---------- Given information

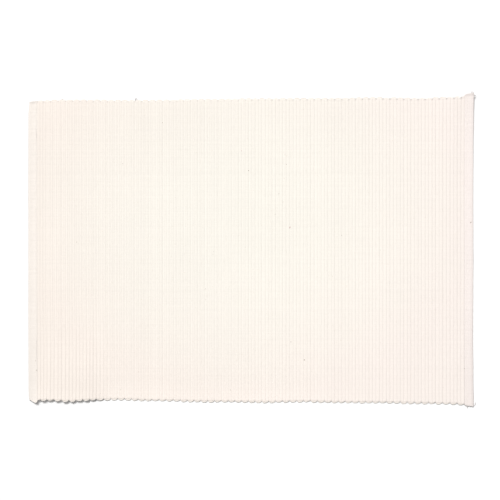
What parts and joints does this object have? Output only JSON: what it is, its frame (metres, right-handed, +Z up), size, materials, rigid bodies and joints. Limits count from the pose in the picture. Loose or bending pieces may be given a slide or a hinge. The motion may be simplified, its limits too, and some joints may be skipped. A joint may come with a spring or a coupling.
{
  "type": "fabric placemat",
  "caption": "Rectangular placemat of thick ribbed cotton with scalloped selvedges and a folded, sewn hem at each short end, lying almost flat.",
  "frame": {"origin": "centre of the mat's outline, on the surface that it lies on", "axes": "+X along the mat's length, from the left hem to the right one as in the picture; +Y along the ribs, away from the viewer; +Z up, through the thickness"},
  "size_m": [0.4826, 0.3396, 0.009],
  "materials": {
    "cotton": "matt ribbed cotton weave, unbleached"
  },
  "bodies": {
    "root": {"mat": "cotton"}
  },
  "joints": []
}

--------------------

→ Task instructions
Quote the data in full, keeping each word unchanged.

→ Response to the exercise
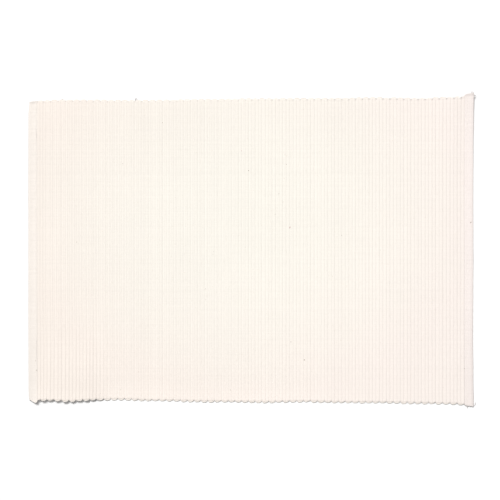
What parts and joints does this object have? Output only JSON: what it is, its frame (metres, right-handed, +Z up), size, materials, rigid bodies and joints. Limits count from the pose in the picture. Loose or bending pieces may be given a slide or a hinge. The motion may be simplified, its limits too, and some joints may be skipped. A joint may come with a spring or a coupling.
{
  "type": "fabric placemat",
  "caption": "Rectangular placemat of thick ribbed cotton with scalloped selvedges and a folded, sewn hem at each short end, lying almost flat.",
  "frame": {"origin": "centre of the mat's outline, on the surface that it lies on", "axes": "+X along the mat's length, from the left hem to the right one as in the picture; +Y along the ribs, away from the viewer; +Z up, through the thickness"},
  "size_m": [0.4826, 0.3396, 0.009],
  "materials": {
    "cotton": "matt ribbed cotton weave, unbleached"
  },
  "bodies": {
    "root": {"mat": "cotton"}
  },
  "joints": []
}